Между тем в самом начале работы Катаев поставил соавторам два условия: они обязаны посвятить роман ему и печатать это посвящение во всех изданиях и преподнести ему золотой портсигар. Золотой портсигар ему преподнесли, но в лучших традициях плутовского романа – не мужской, а дамский, то есть вдвое меньше. «Мы не договаривались о том, какой должен быть портсигар – мужской или дамский», – сказал Ильф, а Петров на правах близкого родственника добавил, процитировав «Жалобную книгу» Чехова: «Лопай, что дают».
Роман действительно пришелся ко двору. В нем блестяще вышучены практически все наиболее идейные персонажи эпохи. Это касается и журналиста Михаила Глушкова, ставшего прототипом Авессалома Изнуренкова, и автора спектакля «Женитьба» в театре Колумба Ник. Сестрина, в котором угадывается Мейерхольд, а многие не без основания полагают, хотя сами соавторы от этого отнекивалась, что Ляпис-Трубецкой, наводнивший своими стихами про Гаврилу все редакции, – это Маяковский. Единственный любимый в романе герой – Остап Бендер. Причем сначала этот герой в романе и не предполагался. По идее Валентина Катаева, в романе должен был действовать один персонаж – Ипполит Матвеевич Воробьянинов, который ищет бриллианты тещи мадам Петуховой. А Остап Бендер появился совершенно неожиданно, по инициативе соавторов. Почему?

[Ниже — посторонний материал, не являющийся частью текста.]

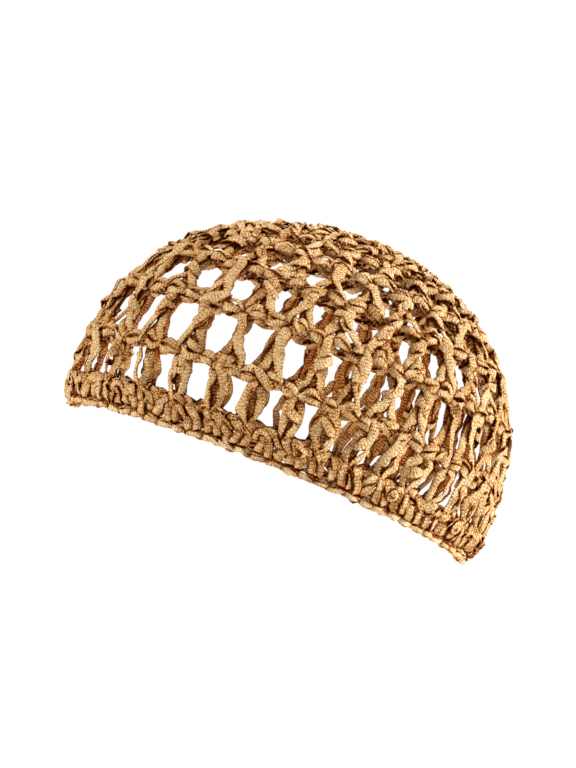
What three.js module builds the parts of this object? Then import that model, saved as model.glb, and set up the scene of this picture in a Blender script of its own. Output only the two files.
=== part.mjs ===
import * as THREE from 'three';

// A crocheted hair snood in the form it takes when worn: a dome of flat ribbon yarn, worked in rounds
// from the crown out to the rim. Millimetres, +Z up, the front towards -X. The origin is the middle of
// the rim's opening.

const snoodLength = 200; // front to back over the yarn
const snoodWidth = 164; // side to side over the yarn
const snoodHeight = 118.5; // from the rim's plane to the outside of the crown
const wornTilt = THREE.MathUtils.degToRad(22); // the front sits higher than the back

const widestHeight = 18; // above the rim's plane
const rimTuck = 4.2; // the rim is this much nearer the axis than the widest part
const domeFullness = 2.4; // 2 is an ellipse, more is squarer at the shoulder
const sideArch = 10.5; // the rim rises at both sides
const archRoundingShare = 0.06; // rounds the arch off at the front and the back
const archFade = 2.6; // how late the arch dies out towards the crown
const crownShift = 5; // the top leans back
const crownShiftOnset = 6; // more keeps the lean to the uppermost rounds

const chainThickness = 4.4; // wall through a chain ring
const chainEdgeThickness = 3; // the same wall at the ring's upper and lower edges
const chainHeight = 6.2; // a chain ring along the wall
const postThickness = 3.4; // wall through a post, and through the crown between its rings
const postSideThickness = 2.2; // a post's rounded sides
const postFootWidth = 9.2; // the two strands of a post spread where they enter the ring below
const postWaistWidth = 5.2; // and cross halfway up
const postHeadWidth = 7.4; // and meet the ring above side by side
const bandKnotThickness = 5; // the rim band at a stitch
const bandValleyThickness = 3.6; // and between two stitches
const bandStitchCount = 36; // doubled stitches round the band
const edgeHeight = 3.3; // the chain edge under the band
const edgeThickness = 4.2; // wall through the edge
const edgeStitchCount = 72; // facets round the edge
const crownSpokes = 30; // facets round the crown
const startRingRadius = 8.4; // the ring that the first round is worked into
const startHoleRadius = 2.8;
const startRingSides = 16;
const clearance = 0.3; // between neighbouring rounds

// The open rounds from the rim up. ringAt places the middle of the round's chain ring, as a share of
// the way from the rim to the middle of the crown. turn moves the posts on by a share of their spacing,
// frontEase is how much wider than average they stand at the front, and draw is how far their feet
// are drawn towards the middle of each side, in millimetres.
const openRounds = [
  { name: 'mesh_round_1', ringAt: 0.067, posts: 36, turn: 0.45, frontEase: 0.25, draw: 5.5 },
  { name: 'mesh_round_2', ringAt: 0.206, posts: 32, turn: 0.9, frontEase: 0.2, draw: 3 },
  { name: 'mesh_round_3', ringAt: 0.368, posts: 29, turn: 0.8, frontEase: 0.2, draw: 1.5 },
  { name: 'mesh_round_4', ringAt: 0.504, posts: 25, turn: 0, frontEase: 0.1, draw: 0 },
];

// The chain rings of the close rounds, as the same share
const crownRings = [
  { ringAt: 0.62 },
  { ringAt: 0.723 },
  { ringAt: 0.82 },
  { ringAt: 0.9 },
];

// The dome's middle surface

const halfLength = (snoodLength - chainThickness) / 2;
const halfWidth = (snoodWidth - chainThickness) / 2;
const meanRadius = (halfLength + halfWidth) / 2;
const domeHeight = snoodHeight - chainThickness / 2;

// Half of the dome's outline, from the rim to the middle of the crown: x is the reach from the axis,
// y the height
class Meridian extends THREE.Curve {
  getPoint(t) {
    const turn = t * Math.PI / 2;
    const height = domeHeight * Math.sin(turn);
    if (height < widestHeight) {
      const depth = (widestHeight - height) / widestHeight;
      return new THREE.Vector2(meanRadius - rimTuck * depth ** 1.6, height);
    }
    const rise = (height - widestHeight) / (domeHeight - widestHeight);
    return new THREE.Vector2(meanRadius * Math.sqrt(Math.max(0, 1 - rise ** domeFullness)), height);
  }
}

const meridian = new Meridian();
meridian.arcLengthDivisions = 600;
const meridianLength = meridian.getLength();
const plan = new THREE.EllipseCurve(0, 0, halfLength, halfWidth, 0, 2 * Math.PI, true);
plan.arcLengthDivisions = 600;
const planLength = plan.getLength();

// around is a share of the way round from the back past the left side, up a share of the way from the
// rim to the middle of the crown
function middlePoint(around, up) {
  const outline = meridian.getPointAt(THREE.MathUtils.clamp(up, 0, 1));
  const reach = outline.x / meanRadius;
  const side = plan.getPointAt(((around % 1) + 1) % 1);
  const sideways = side.y / halfWidth;
  const arch = sideArch * sideways ** 2 / Math.sqrt(sideways ** 2 + archRoundingShare);
  const height = outline.y / domeHeight;
  return new THREE.Vector3(
    side.x * reach + crownShift * height ** crownShiftOnset,
    side.y * reach,
    outline.y + arch * (1 - height ** archFade)
  );
}

function outward(around, up) {
  const step = 0.002;
  const along = middlePoint(around + step, up).sub(middlePoint(around - step, up));
  const upward = middlePoint(around, up + step / 2).sub(middlePoint(around, up - step / 2));
  return upward.cross(along).normalize();
}

function onDome(around, up, out) {
  return middlePoint(around, up).addScaledVector(outward(around, up), out);
}

// Lengths on the wall as shares of the way round at a level, or of the way up
function aroundShare(length, up) {
  return length * meanRadius / (planLength * meridian.getPointAt(up).x);
}

function upShare(length) {
  return length / meridianLength;
}

// A closed wall on a grid of columns round the dome and levels up it. filled(column, level) says
// where a cell of the grid is yarn, and corner(column, level) gives a grid point's around, up and
// thickness.
function gridWall(columns, levels, filled, corner) {
  const positions = [];
  const faces = [];
  const numbers = new Map();

  function vertex(column, level, side) {
    const key = `${column % columns} ${level} ${side}`;
    if (!numbers.has(key)) {
      const { around, up, thickness } = corner(column % columns, level);
      numbers.set(key, positions.length / 3);
      positions.push(...onDome(around, up, side * thickness / 2).toArray());
    }
    return numbers.get(key);
  }

  function quad(a, b, c, d) {
    faces.push(a, b, c, a, c, d);
  }

  // The cell's edge from one grid point to the next, closed between the outside and the inside
  function edge(from, to) {
    quad(vertex(...from, 1), vertex(...to, 1), vertex(...to, -1), vertex(...from, -1));
  }

  function isYarn(column, level) {
    if (level < 0 || level >= levels - 1) return false;
    return filled((column + columns) % columns, level);
  }

  for (let level = 0; level < levels - 1; level++) {
    for (let column = 0; column < columns; column++) {
      if (!isYarn(column, level)) continue;
      const lowerLeft = [column, level];
      const upperLeft = [column, level + 1];
      const upperRight = [column + 1, level + 1];
      const lowerRight = [column + 1, level];
      const cell = [lowerLeft, upperLeft, upperRight, lowerRight];
      quad(...cell.map((point) => vertex(...point, 1)));
      quad(...cell.reverse().map((point) => vertex(...point, -1)));
      if (!isYarn(column - 1, level)) edge(upperLeft, lowerLeft);
      if (!isYarn(column + 1, level)) edge(lowerRight, upperRight);
      if (!isYarn(column, level - 1)) edge(lowerLeft, lowerRight);
      if (!isYarn(column, level + 1)) edge(upperRight, upperLeft);
    }
  }

  const geometry = new THREE.BufferGeometry();
  geometry.setAttribute('position', new THREE.Float32BufferAttribute(positions, 3));
  geometry.setIndex(faces);
  geometry.computeVertexNormals();
  return geometry;
}

const everywhere = () => true;

// The pieces

function ribbonYarn(colour) {
  return new THREE.MeshStandardMaterial({ color: colour, roughness: 0.62, metalness: 0 });
}

const snood = new THREE.Group();

function addPiece(name, geometry, colour) {
  const piece = new THREE.Mesh(geometry, ribbonYarn(colour));
  piece.name = name;
  snood.add(piece);
}

function postCentre(round, post) {
  const even = (post + round.turn) / round.posts;
  return even - round.frontEase / (2 * Math.PI) * Math.sin(2 * Math.PI * even);
}

// A chain ring with its posts standing on it, up to just under the ring above
function openRound(round, ringAbove) {
  const halfChain = upShare(chainHeight / 2);
  const ringTop = round.ringAt + halfChain;
  const postTop = ringAbove.ringAt - halfChain - upShare(clearance);
  const postMiddle = (ringTop + postTop) / 2;
  const chain = chainThickness;
  const chainEdge = chainEdgeThickness;
  const post = postThickness;
  const postSide = postSideThickness;
  const levels = [
    { up: round.ringAt - halfChain, width: postFootWidth, middle: chainEdge, side: chainEdge, lean: 0.5 },
    { up: round.ringAt, width: postFootWidth, middle: chain, side: chain, lean: 0.5 },
    { up: ringTop, width: postFootWidth, middle: post, side: chainEdge, lean: 0.5 },
    { up: postMiddle, width: postWaistWidth, middle: post, side: postSide, lean: 0 },
    { up: postTop, width: postHeadWidth, middle: post, side: postSide, lean: -0.5 },
  ];
  const columnsPerPost = 4; // left side, middle and right side of a post, then the middle of the gap
  const gapColumn = 3;

  function corner(column, level) {
    const number = Math.floor(column / columnsPerPost);
    const place = column % columnsPerPost;
    const { up, width, middle, side, lean } = levels[level];
    const drawn = (around) => around + aroundShare(round.draw * lean * Math.sin(4 * Math.PI * around), up);
    const centre = postCentre(round, number);
    if (place === gapColumn) {
      const gapMiddle = (centre + postCentre(round, number + 1)) / 2;
      return { around: drawn(gapMiddle), up, thickness: side };
    }
    const sideways = aroundShare((place - 1) * width / 2, up);
    return { around: drawn(centre) + sideways, up, thickness: place === 1 ? middle : side };
  }

  const filled = (column, level) => level < 2 || column % columnsPerPost < 2;
  return gridWall(round.posts * columnsPerPost, levels.length, filled, corner);
}

openRounds.forEach((round, i) => {
  const ringAbove = i + 1 < openRounds.length ? openRounds[i + 1] : crownRings[0];
  addPiece(round.name, openRound(round, ringAbove), i % 2 ? 0xc4924c : 0xb98543);
});

// The close rounds in the middle of the crown, one wall with its rings raised
function crown() {
  const halfChain = upShare(chainHeight / 2);
  const innerEdge = 1 - upShare(startRingRadius + clearance);
  const lowest = crownRings[0].ringAt;
  const levels = [
    { up: lowest - halfChain, thickness: chainEdgeThickness },
    { up: lowest, thickness: chainThickness },
    { up: lowest + halfChain, thickness: chainEdgeThickness },
  ];
  crownRings.slice(1).forEach((ring, i) => {
    levels.push({ up: (crownRings[i].ringAt + ring.ringAt) / 2, thickness: postThickness });
    levels.push({ up: ring.ringAt, thickness: chainThickness });
  });
  levels.push({ up: innerEdge, thickness: chainEdgeThickness });
  const corner = (column, level) => ({ around: column / crownSpokes, ...levels[level] });
  return gridWall(crownSpokes, levels.length, everywhere, corner);
}

addPiece('crown', crown(), 0xbf8b48);

// The ring at the very middle, which the first round is worked into
function startRing() {
  const levels = [
    { up: 1 - upShare(startRingRadius), thickness: chainEdgeThickness },
    { up: 1 - upShare((startRingRadius + startHoleRadius) / 2), thickness: chainThickness },
    { up: 1 - upShare(startHoleRadius), thickness: chainEdgeThickness },
  ];
  const corner = (column, level) => ({ around: column / startRingSides, ...levels[level] });
  return gridWall(startRingSides, levels.length, everywhere, corner);
}

addPiece('start_ring', startRing(), 0xb07c3c);

// The dense round that grips, thick at each stitch and thinner between two
function rimBand() {
  const bottom = upShare(edgeHeight + clearance);
  const top = openRounds[0].ringAt - upShare(chainHeight / 2 + clearance);
  const columns = bandStitchCount * 2;
  const levels = [
    { up: bottom, bulge: 0 },
    { up: (2 * bottom + top) / 3, bulge: 1 },
    { up: (bottom + 2 * top) / 3, bulge: 1 },
    { up: top, bulge: 0 },
  ];
  function corner(column, level) {
    const { up, bulge } = levels[level];
    const full = column % 2 ? bandValleyThickness : bandKnotThickness;
    return { around: column / columns, up, thickness: bulge ? full : chainEdgeThickness };
  }
  return gridWall(columns, levels.length, everywhere, corner);
}

addPiece('rim_band', rimBand(), 0xb17f3e);

// The chain-stitch edge under the band
function edgeChain() {
  const levels = [
    { up: 0, thickness: edgeThickness },
    { up: upShare(edgeHeight), thickness: edgeThickness },
  ];
  const corner = (column, level) => ({ around: column / edgeStitchCount, ...levels[level] });
  return gridWall(edgeStitchCount, levels.length, everywhere, corner);
}

addPiece('edge_chain', edgeChain(), 0xc8964f);

// Tipped back as worn
const worn = new THREE.Group();
snood.rotation.y = wornTilt;
worn.add(snood);

export default worn;
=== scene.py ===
import math
import bpy
import numpy as np
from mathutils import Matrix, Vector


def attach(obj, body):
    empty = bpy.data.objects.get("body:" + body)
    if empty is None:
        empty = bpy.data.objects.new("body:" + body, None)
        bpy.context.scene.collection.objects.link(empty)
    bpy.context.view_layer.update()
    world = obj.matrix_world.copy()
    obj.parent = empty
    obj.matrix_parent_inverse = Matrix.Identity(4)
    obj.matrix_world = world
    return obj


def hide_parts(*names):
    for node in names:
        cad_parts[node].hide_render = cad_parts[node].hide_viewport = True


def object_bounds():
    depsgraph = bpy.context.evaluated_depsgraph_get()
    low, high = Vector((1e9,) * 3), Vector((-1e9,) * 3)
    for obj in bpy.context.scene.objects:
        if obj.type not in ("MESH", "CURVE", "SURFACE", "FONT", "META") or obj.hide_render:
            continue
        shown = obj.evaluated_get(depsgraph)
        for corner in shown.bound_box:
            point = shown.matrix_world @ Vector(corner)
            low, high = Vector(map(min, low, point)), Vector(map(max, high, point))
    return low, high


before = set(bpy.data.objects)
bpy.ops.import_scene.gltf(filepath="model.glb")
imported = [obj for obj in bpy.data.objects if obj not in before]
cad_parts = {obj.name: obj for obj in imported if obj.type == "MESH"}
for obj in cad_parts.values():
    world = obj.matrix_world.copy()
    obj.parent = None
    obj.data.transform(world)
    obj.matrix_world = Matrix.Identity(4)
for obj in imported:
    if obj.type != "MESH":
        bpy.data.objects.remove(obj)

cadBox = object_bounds()
chance = np.random.default_rng(22)
print("frame loaded, box", cadBox)

# Lengths are in millimetres until a mesh is made. around is a share of the way round from the back past the
# left side, up a share of the way from the rim to the middle of the crown.

# The dome that the net is stretched over

dome = {
    "length": 200.0,  # front to back over the yarn
    "width": 164.0,
    "height": 118.5,  # from the rim's plane to the outside of the crown
    "tilt": math.radians(22),  # the front sits higher than the back
    "widestHeight": 18.0,
    "rimTuck": 4.2,  # how much nearer the axis the rim is than the widest part
    "tuckRounding": 1.6,
    "fullness": 2.4,  # 2 is an ellipse, more is squarer at the shoulder
    "sideArch": 10.5,  # the rim rises at both sides
    "archRounding": 0.06,  # rounds the arch off at the front and the back
    "archFade": 2.6,  # how late the arch dies out towards the crown
    "crownShift": 5.0,  # the top leans back
    "crownShiftOnset": 6,
    "wall": 4.4,
}

halfLength = (dome["length"] - dome["wall"]) / 2
halfWidth = (dome["width"] - dome["wall"]) / 2
meanRadius = (halfLength + halfWidth) / 2
domeHeight = dome["height"] - dome["wall"] / 2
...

Киса – узкий, мелкий, олицетворение старорежимной пошлости, а в романе должен быть герой, за которым хочется следить. Следить за Кисой неинтересно, а Бендер представляет этому миру прекрасную альтернативу. По каким параметрам Бендер лучше остальных персонажей? Ведь есть Альхен, голубой воришка, завхоз 2-го дома Старсобеса, он же тоже плут, тоже жулик. Есть священник отец Федор, тоже искатель сокровищ, – помните, как он пытался разжиться за счет кроликов? Но и он не тянет на роль положительной альтернативы этому миру пошляков. Почему Бендер тянет?